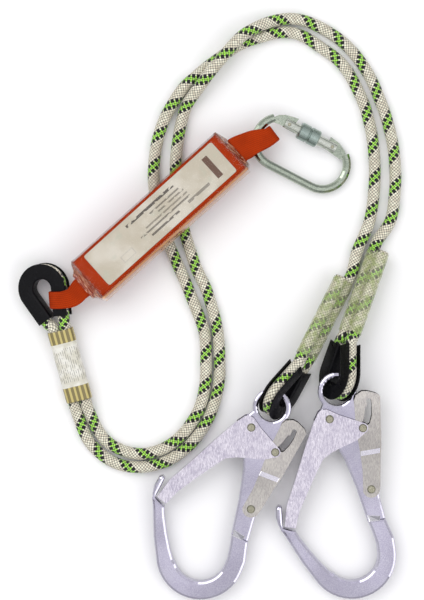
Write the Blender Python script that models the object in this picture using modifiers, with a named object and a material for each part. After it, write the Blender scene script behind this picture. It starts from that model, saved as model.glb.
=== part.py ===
"""Twin-leg shock absorbing lanyard, laid out flat on a floor.

A kernmantle rope is doubled round a thimble at the energy absorber. Its two legs run to two large
scaffold hooks, each on a thimble of its own. A screw-gate carabiner hangs in the absorber's other
webbing loop. Metres, +Z up, and the floor is z = 0. Outlines and routes are written in millimetres
and pass through mm().
"""

import math

import bmesh
import bpy
from mathutils import Matrix, Vector

# ---------------------------------------------------------------- driving dimensions
GAP = 0.0003               # between two pieces that touch
FLOOR_GAP = 0.0002         # between the lowest pieces and the floor

ROPE_DIAMETER = 0.0118
STRAND_GAP = 0.0003        # between the two strands inside a sleeve
CORD_STEP = 0.027          # between two points of a rope leg's tube

BOW_RADIUS = 0.0183        # rope centreline round a thimble's bow
THIMBLE_LEG = 0.032        # bow centre to the ends of the thimble's legs
THIMBLE_WALL = 0.0028      # under the groove
THIMBLE_FLANGE = 0.0013
THIMBLE_OVERHANG = 0.0062  # how far the flanges reach past the rope's centreline
GROOVE_CLEARANCE = 0.0003

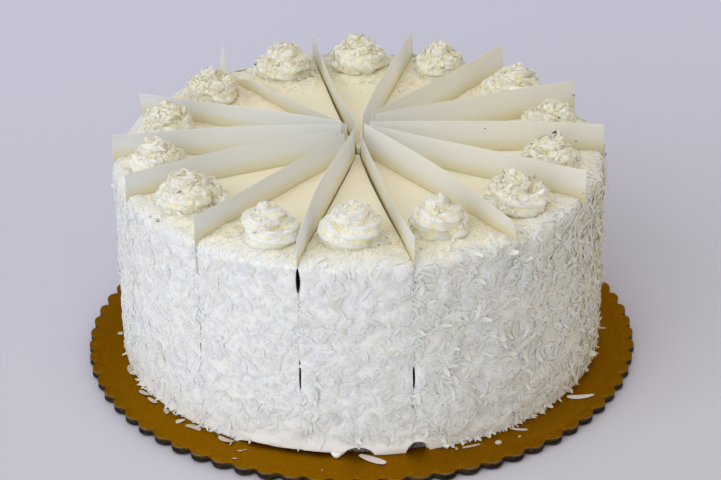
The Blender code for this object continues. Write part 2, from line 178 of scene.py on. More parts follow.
○ ○ ○ ○
▶ What the exercise asks
Provide all the records again, word for word.

▶ Exercise solution
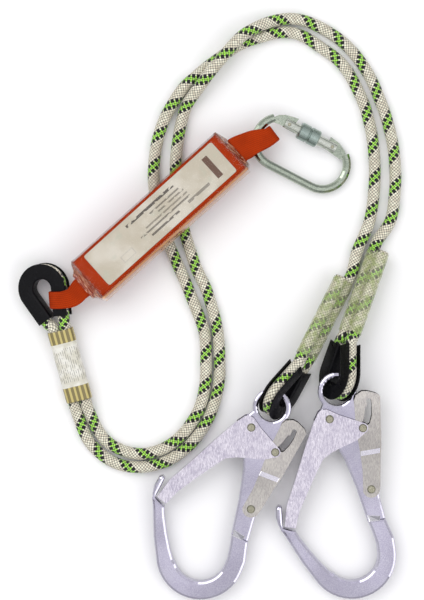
Write the Blender Python script that models the object in this picture using modifiers, with a named object and a material for each part. After it, write the Blender scene script behind this picture. It starts from that model, saved as model.glb.
=== part.py ===
"""Twin-leg shock absorbing lanyard, laid out flat on a floor.

A kernmantle rope is doubled round a thimble at the energy absorber. Its two legs run to two large
scaffold hooks, each on a thimble of its own. A screw-gate carabiner hangs in the absorber's other
webbing loop. Metres, +Z up, and the floor is z = 0. Outlines and routes are written in millimetres
and pass through mm().
"""

import math

import bmesh
import bpy
from mathutils import Matrix, Vector

# ---------------------------------------------------------------- driving dimensions
GAP = 0.0003               # between two pieces that touch
FLOOR_GAP = 0.0002         # between the lowest pieces and the floor

ROPE_DIAMETER = 0.0118
STRAND_GAP = 0.0003        # between the two strands inside a sleeve
CORD_STEP = 0.027          # between two points of a rope leg's tube

BOW_RADIUS = 0.0183        # rope centreline round a thimble's bow
THIMBLE_LEG = 0.032        # bow centre to the ends of the thimble's legs
THIMBLE_WALL = 0.0028      # under the groove
THIMBLE_FLANGE = 0.0013
THIMBLE_OVERHANG = 0.0062  # how far the flanges reach past the rope's centreline
GROOVE_CLEARANCE = 0.0003

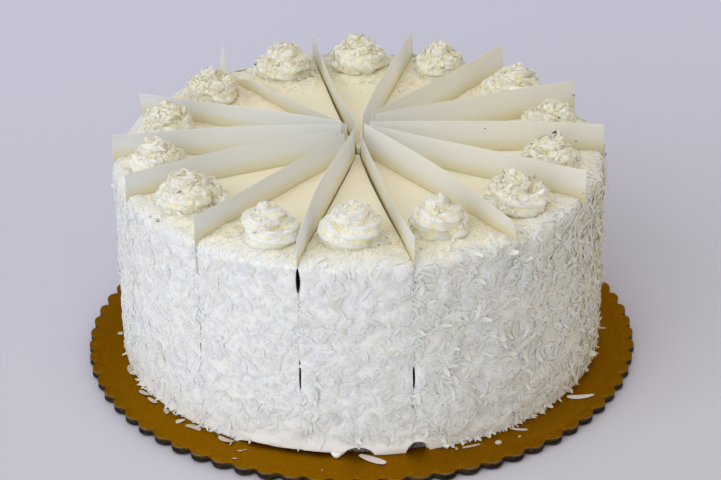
The Blender code for this object continues. Write part 2, from line 178 of scene.py on. More parts follow.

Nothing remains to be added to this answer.